Reproduce the records below exactly as they appear.

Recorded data
━━━━━━━━━━
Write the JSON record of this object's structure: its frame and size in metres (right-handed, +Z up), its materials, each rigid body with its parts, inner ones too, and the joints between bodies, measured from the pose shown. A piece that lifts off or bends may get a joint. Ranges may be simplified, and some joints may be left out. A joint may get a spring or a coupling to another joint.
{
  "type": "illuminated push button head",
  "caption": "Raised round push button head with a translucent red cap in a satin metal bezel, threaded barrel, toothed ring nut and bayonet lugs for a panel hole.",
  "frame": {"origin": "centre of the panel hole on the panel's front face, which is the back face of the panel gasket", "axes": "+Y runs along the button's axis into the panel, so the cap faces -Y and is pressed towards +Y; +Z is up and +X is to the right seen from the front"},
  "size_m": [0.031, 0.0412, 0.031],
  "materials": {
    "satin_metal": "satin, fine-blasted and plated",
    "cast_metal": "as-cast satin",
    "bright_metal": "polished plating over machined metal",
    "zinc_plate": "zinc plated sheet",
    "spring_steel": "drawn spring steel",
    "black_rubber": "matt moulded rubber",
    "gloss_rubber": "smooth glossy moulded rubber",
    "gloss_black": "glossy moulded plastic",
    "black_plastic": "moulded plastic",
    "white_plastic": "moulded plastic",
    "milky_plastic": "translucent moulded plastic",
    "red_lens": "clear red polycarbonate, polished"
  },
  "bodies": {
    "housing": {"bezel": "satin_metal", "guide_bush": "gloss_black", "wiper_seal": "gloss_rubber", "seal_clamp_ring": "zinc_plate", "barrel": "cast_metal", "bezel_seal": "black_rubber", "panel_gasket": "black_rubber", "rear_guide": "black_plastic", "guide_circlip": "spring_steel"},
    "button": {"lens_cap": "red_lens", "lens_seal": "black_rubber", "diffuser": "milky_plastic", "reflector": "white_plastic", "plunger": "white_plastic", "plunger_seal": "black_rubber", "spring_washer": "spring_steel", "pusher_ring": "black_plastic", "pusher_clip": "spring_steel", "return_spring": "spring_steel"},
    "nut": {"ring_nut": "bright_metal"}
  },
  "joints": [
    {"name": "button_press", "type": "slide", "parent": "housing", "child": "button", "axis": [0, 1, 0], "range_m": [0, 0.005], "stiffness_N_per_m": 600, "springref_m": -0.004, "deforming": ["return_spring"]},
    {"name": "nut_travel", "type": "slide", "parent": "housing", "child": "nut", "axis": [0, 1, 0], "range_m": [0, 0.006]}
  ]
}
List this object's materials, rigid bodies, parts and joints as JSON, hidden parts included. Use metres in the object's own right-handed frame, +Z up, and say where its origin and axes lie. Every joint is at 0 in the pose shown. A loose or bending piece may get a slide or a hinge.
━━━━━━━━━━
EXERCISE SOLUTION |
Write the JSON record of this object's structure: its frame and size in metres (right-handed, +Z up), its materials, each rigid body with its parts, inner ones too, and the joints between bodies, measured from the pose shown. A piece that lifts off or bends may get a joint. Ranges may be simplified, and some joints may be left out. A joint may get a spring or a coupling to another joint.
{
  "type": "illuminated push button head",
  "caption": "Raised round push button head with a translucent red cap in a satin metal bezel, threaded barrel, toothed ring nut and bayonet lugs for a panel hole.",
  "frame": {"origin": "centre of the panel hole on the panel's front face, which is the back face of the panel gasket", "axes": "+Y runs along the button's axis into the panel, so the cap faces -Y and is pressed towards +Y; +Z is up and +X is to the right seen from the front"},
  "size_m": [0.031, 0.0412, 0.031],
  "materials": {
    "satin_metal": "satin, fine-blasted and plated",
    "cast_metal": "as-cast satin",
    "bright_metal": "polished plating over machined metal",
    "zinc_plate": "zinc plated sheet",
    "spring_steel": "drawn spring steel",
    "black_rubber": "matt moulded rubber",
    "gloss_rubber": "smooth glossy moulded rubber",
    "gloss_black": "glossy moulded plastic",
    "black_plastic": "moulded plastic",
    "white_plastic": "moulded plastic",
    "milky_plastic": "translucent moulded plastic",
    "red_lens": "clear red polycarbonate, polished"
  },
  "bodies": {
    "housing": {"bezel": "satin_metal", "guide_bush": "gloss_black", "wiper_seal": "gloss_rubber", "seal_clamp_ring": "zinc_plate", "barrel": "cast_metal", "bezel_seal": "black_rubber", "panel_gasket": "black_rubber", "rear_guide": "black_plastic", "guide_circlip": "spring_steel"},
    "button": {"lens_cap": "red_lens", "lens_seal": "black_rubber", "diffuser": "milky_plastic", "reflector": "white_plastic", "plunger": "white_plastic", "plunger_seal": "black_rubber", "spring_washer": "spring_steel", "pusher_ring": "black_plastic", "pusher_clip": "spring_steel", "return_spring": "spring_steel"},
    "nut": {"ring_nut": "bright_metal"}
  },
  "joints": [
    {"name": "button_press", "type": "slide", "parent": "housing", "child": "button", "axis": [0, 1, 0], "range_m": [0, 0.005], "stiffness_N_per_m": 600, "springref_m": -0.004, "deforming": ["return_spring"]},
    {"name": "nut_travel", "type": "slide", "parent": "housing", "child": "nut", "axis": [0, 1, 0], "range_m": [0, 0.006]}
  ]
}
List this object's materials, rigid bodies, parts and joints as JSON, hidden parts included. Use metres in the object's own right-handed frame, +Z up, and say where its origin and axes lie. Every joint is at 0 in the pose shown. A loose or bending piece may get a slide or a hinge.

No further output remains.